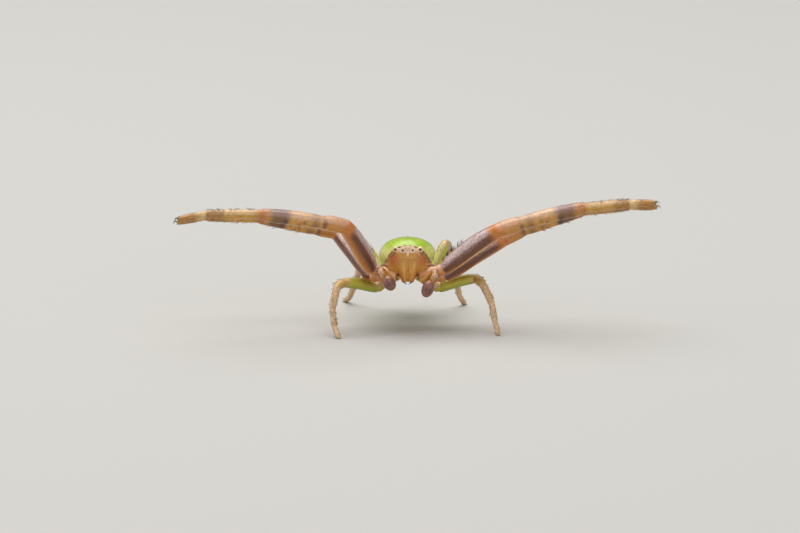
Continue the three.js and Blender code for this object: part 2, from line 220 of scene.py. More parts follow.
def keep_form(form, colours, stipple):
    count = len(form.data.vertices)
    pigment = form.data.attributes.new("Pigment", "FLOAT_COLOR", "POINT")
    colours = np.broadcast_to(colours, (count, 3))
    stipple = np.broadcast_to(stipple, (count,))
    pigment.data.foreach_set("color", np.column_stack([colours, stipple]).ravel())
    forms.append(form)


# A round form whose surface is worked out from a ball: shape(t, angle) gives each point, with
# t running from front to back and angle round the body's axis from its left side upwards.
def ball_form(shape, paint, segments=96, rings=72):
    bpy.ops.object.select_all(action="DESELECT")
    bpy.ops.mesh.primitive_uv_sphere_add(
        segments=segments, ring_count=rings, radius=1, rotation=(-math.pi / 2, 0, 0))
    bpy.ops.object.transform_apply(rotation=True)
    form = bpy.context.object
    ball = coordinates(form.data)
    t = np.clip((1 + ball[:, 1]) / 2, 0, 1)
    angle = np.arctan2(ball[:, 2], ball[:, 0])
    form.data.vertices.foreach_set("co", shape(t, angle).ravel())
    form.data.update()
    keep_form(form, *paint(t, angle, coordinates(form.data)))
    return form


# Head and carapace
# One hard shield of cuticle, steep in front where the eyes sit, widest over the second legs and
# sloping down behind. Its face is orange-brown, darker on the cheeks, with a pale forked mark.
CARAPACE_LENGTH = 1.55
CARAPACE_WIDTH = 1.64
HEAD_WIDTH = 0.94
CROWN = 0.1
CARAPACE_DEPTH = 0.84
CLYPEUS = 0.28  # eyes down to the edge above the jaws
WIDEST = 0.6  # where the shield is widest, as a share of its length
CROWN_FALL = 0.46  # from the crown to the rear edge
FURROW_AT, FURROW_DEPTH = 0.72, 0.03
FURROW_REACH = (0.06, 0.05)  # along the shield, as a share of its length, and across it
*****
* _Directions_: Extract the complete listing verbatim.

* _Full solution_:
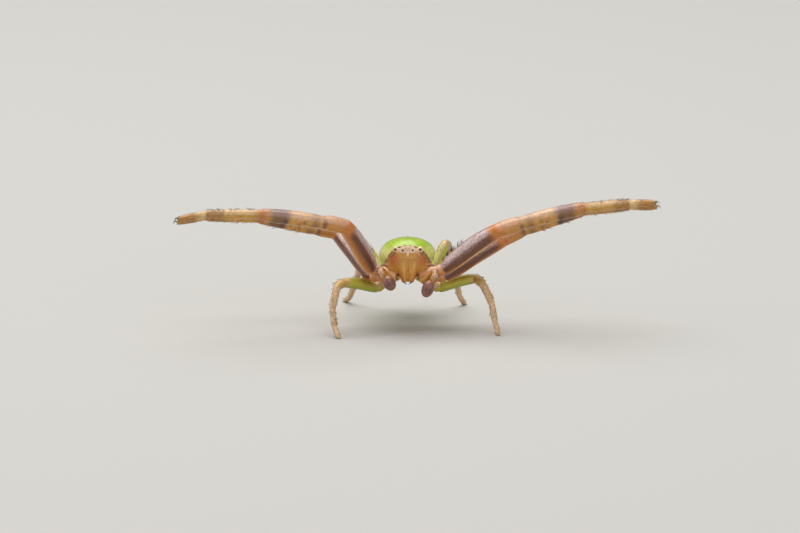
Continue the three.js and Blender code for this object: part 2, from line 220 of scene.py. More parts follow.
def keep_form(form, colours, stipple):
    count = len(form.data.vertices)
    pigment = form.data.attributes.new("Pigment", "FLOAT_COLOR", "POINT")
    colours = np.broadcast_to(colours, (count, 3))
    stipple = np.broadcast_to(stipple, (count,))
    pigment.data.foreach_set("color", np.column_stack([colours, stipple]).ravel())
    forms.append(form)


# A round form whose surface is worked out from a ball: shape(t, angle) gives each point, with
# t running from front to back and angle round the body's axis from its left side upwards.
def ball_form(shape, paint, segments=96, rings=72):
    bpy.ops.object.select_all(action="DESELECT")
    bpy.ops.mesh.primitive_uv_sphere_add(
        segments=segments, ring_count=rings, radius=1, rotation=(-math.pi / 2, 0, 0))
    bpy.ops.object.transform_apply(rotation=True)
    form = bpy.context.object
    ball = coordinates(form.data)
    t = np.clip((1 + ball[:, 1]) / 2, 0, 1)
    angle = np.arctan2(ball[:, 2], ball[:, 0])
    form.data.vertices.foreach_set("co", shape(t, angle).ravel())
    form.data.update()
    keep_form(form, *paint(t, angle, coordinates(form.data)))
    return form


# Head and carapace
# One hard shield of cuticle, steep in front where the eyes sit, widest over the second legs and
# sloping down behind. Its face is orange-brown, darker on the cheeks, with a pale forked mark.
CARAPACE_LENGTH = 1.55
CARAPACE_WIDTH = 1.64
HEAD_WIDTH = 0.94
CROWN = 0.1
CARAPACE_DEPTH = 0.84
CLYPEUS = 0.28  # eyes down to the edge above the jaws
WIDEST = 0.6  # where the shield is widest, as a share of its length
CROWN_FALL = 0.46  # from the crown to the rear edge
FURROW_AT, FURROW_DEPTH = 0.72, 0.03
FURROW_REACH = (0.06, 0.05)  # along the shield, as a share of its length, and across it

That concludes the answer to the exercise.